Joeli Yaguda says her family is one of 200 olive oil producers in California. The tasting room is rarer still and was opened as an afterthought: Olive oil enthusiasts were constantly stopping by wanting to see the operation and taste the various mixtures. The family ended up moving their home to make room for the tasting room, where samples from the grove are offered, along with tangerine olive oil chocolates, olive oil soaps and other skin products, and cooking gear.

Who knew olive oil could carry such a strong and distinctive taste? Unless you own a grove and press, you probably don't want to use it for ordinary cooking, seeing as how a half-liter bottle of the really good stuff costs $28, Yaguda says. But dribbled on a salad or over pasta, you want the best.

Olive oil should be used within about 18 months of the time it is pressed, and the most vibrant taste is from the olio nuovo, Yaguda said. Most supermarket varieties are old and tired, she added. First thing back home, I rushed to the cupboard to inspect the two bottles of extra-virgin Italian I had on hand and could not find a date on either of them. A few weeks later I read a New Yorker magazine expos¿ of a major scandal in Italy, in which tanker loads of soy oil from Turkey are received and bottled with extra-virgin Italian olive oil labels.

Frankly, I found Pasolivo rather strong when taken with just a small chunk of bread, but it turns out, as I discovered after returning home, that it makes a huge difference in the quality of my homemade salad dressing. I even decided to upgrade my balsamic vinegar to make it worthy of being mixed with Pasolivo, which, by the way, just won two best-of-show awards at an international olive oil competition.

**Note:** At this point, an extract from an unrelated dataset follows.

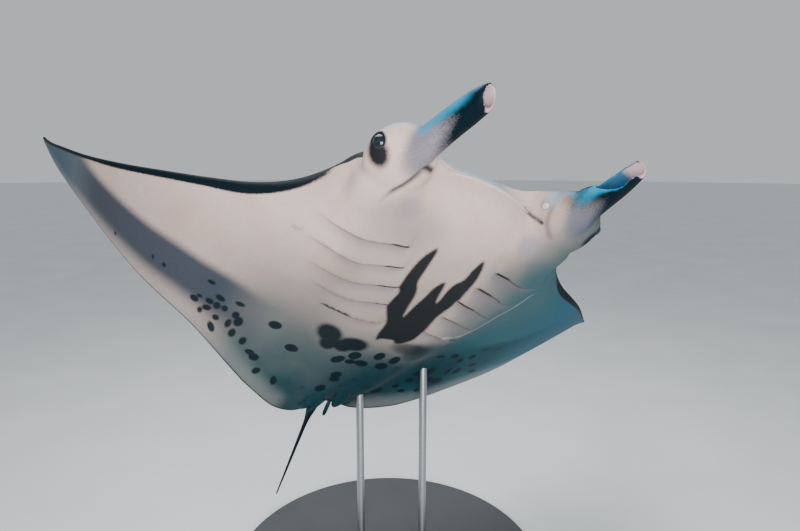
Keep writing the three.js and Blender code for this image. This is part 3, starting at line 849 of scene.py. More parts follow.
@dataclass(frozen=True)
class Disc:
    """The trunk and wings as one flat, closed form. Outlines are [distance from the midline, x]."""

    half_span: float = 1750.0
    leading: Curve = Curve((
        (0, -150), (200, -152), (330, -160), (400, -176), (437, -208), (478, -281), (552, -357), (655, -423),
        (782, -480), (926, -545), (1084, -623), (1251, -703), (1421, -776), (1560, -838), (1660, -877),
        (1720, -901), (1750, -915),
    ))
    trailing_right: Curve = Curve((
        (0, -1430), (40, -1490), (80, -1519), (140, -1522), (200, -1499), (280, -1440), (420, -1332),
        (665, -1176), (945, -1091), (1225, -992), (1420, -955), (1560, -952), (1660, -946), (1720, -940),
        (1750, -935),
    ))
    trailing_left: Curve = Curve((
        (0, -1420), (40, -1408), (90, -1412), (160, -1425), (230, -1415), (300, -1390), (420, -1325),
        (665, -1186), (945, -1091), (1225, -992), (1420, -955), (1560, -952), (1660, -946), (1720, -940),
        (1750, -935),
    ))
    back_height: Curve = Curve((
        (-1565, 30), (-1480, 48), (-1380, 66), (-1250, 96), (-1100, 132), (-900, 172), (-700, 195), (-520, 192),
        (-380, 168), (-260, 125), (-150, 70),
    ))
    belly_depth: Curve = Curve((
        (-1565, 26), (-1480, 42), (-1380, 58), (-1250, 80), (-1100, 110), (-900, 150), (-720, 174), (-540, 180),
        (-400, 178), (-300, 168), (-200, 140), (-150, 112),
    ))
    belly_half_width: Curve = Curve((
        (-1565, 90), (-1300, 140), (-1100, 190), (-900, 240), (-731, 290), (-670, 330), (-600, 370), (-480, 415),
        (-385, 420), (-280, 400), (-150, 380),
    ))
    belly_squareness: float = 6.0
    back_half_width: float = 300.0
    back_squareness: float = 2.6
    shoulder: float = 140.0
    rear_taper: float = 300.0
    bend_start: float = 367.0
    root_thickness: float = 56.0
    tip_thickness: float = 4.0
    edge_thickness: float = 1.5
    belly_steps: int = 112
    back_steps: int = 36
    crowding: float = 1.6
    tip_start: float = 1648.0

    def trailing(self, y: Points) -> Points:
        """The trailing edge's x at a signed distance from the midline."""
        return np.where(y < 0, self.trailing_right(np.abs(y)), self.trailing_left(np.abs(y)))

    def wing(self, part: Points, span: Points) -> Points:
        """Half the wing's own thickness.

        Args:
            part: How far back along the chord, 0 to 1.
            span: Distance from the midline.

        Returns:
            The half thickness there.
        """
        inward = 1 - np.clip((span - self.bend_start) / (self.half_span - self.bend_start), 0, 1)
        most = self.tip_thickness + (self.root_thickness - self.tip_thickness) * inward**1.5
        section = 2.969 * np.sqrt(part) - 1.26 * part - 3.516 * part**2 + 2.843 * part**3 - 1.036 * part**4
        return np.clip(most * section, 0, None) + self.edge_thickness * quarter_round(part, 0.02)

    def heights(self, x: Points, y: Points) -> tuple[Points, Points]:
        """Heights of the back and of the belly.

        Args:
            x: Places along the animal.
            y: Signed distances from its midline.

        Returns:
            The back's height and the belly's, which is below zero.
        """
        span = np.abs(y)
        lead, trail = self.leading(span), self.trailing(y)
        wing = self.wing(np.clip((lead - x) / (lead - trail), 0, 1), span)
        front = quarter_round(lead - x, self.shoulder)
        rear = 1 - (1 - np.clip((x - trail) / self.rear_taper, 0, 1)) ** 2
        back = np.clip(self.back_height(x) - wing, 0, None)
        back = back / (1 + (span / self.back_half_width) ** self.back_squareness)
        belly = np.clip(self.belly_depth(x) - wing, 0, None)
        belly = belly / (1 + (span / self.belly_half_width(x)) ** self.belly_squareness)
        return wing + back * front * rear, -(wing + belly * front * rear)

    def stations(self) -> Points:
        """Spaces the sections, close together over the trunk and at the tips.

        Returns:
            Their signed distances from the midline.
        """
        outer = self.tip_start + (self.half_span - self.tip_start) * np.sin(np.linspace(0, math.pi / 2, 12))
        half = np.concatenate([np.arange(0, 520, 10), np.linspace(520, 1632, 70), outer])
        return np.concatenate([-half[:0:-1], half])

    def build(self) -> Mesh:
        """Lofts the disc from sections that each run from the trailing edge round under the belly.

        Returns:
            The disc as one closed mesh.
        """
        under = np.linspace(1, 0, self.belly_steps + 1) ** self.crowding
        over = np.linspace(0, 1, self.back_steps + 1)[1:-1] ** self.crowding
        part = np.concatenate([under, over])
        y = np.repeat(self.stations()[:, None], len(part), axis=1)
        lead, trail = self.leading(np.abs(y)), self.trailing(y)
        x = lead + (trail - lead) * part[None, :]
        back, belly = self.heights(x, y)
        z = np.where(np.arange(len(part))[None, :] < len(under), belly, back)
        z[:, len(under) - 1] = 0
        rings = np.stack([x, y, z], axis=-1)
        for end in (0, -1):
            rings[end] = rings[end].mean(axis=0)
        return wrapped("disc", rings)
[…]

Less than 30 minutes after leaving the inland olive grove, I was in an oceanfront room at Avila Beach, also in San Luis Obispo County, watching the waves roll in. By morning, within a few minutes, I was back on Route 1 at the beginning of my beloved Big Sur.

That particular California pleasure is still the be-all, in my mind, but it's not the end-all. Behind those rocky cliffs pounded by the ocean lies a destination treasure.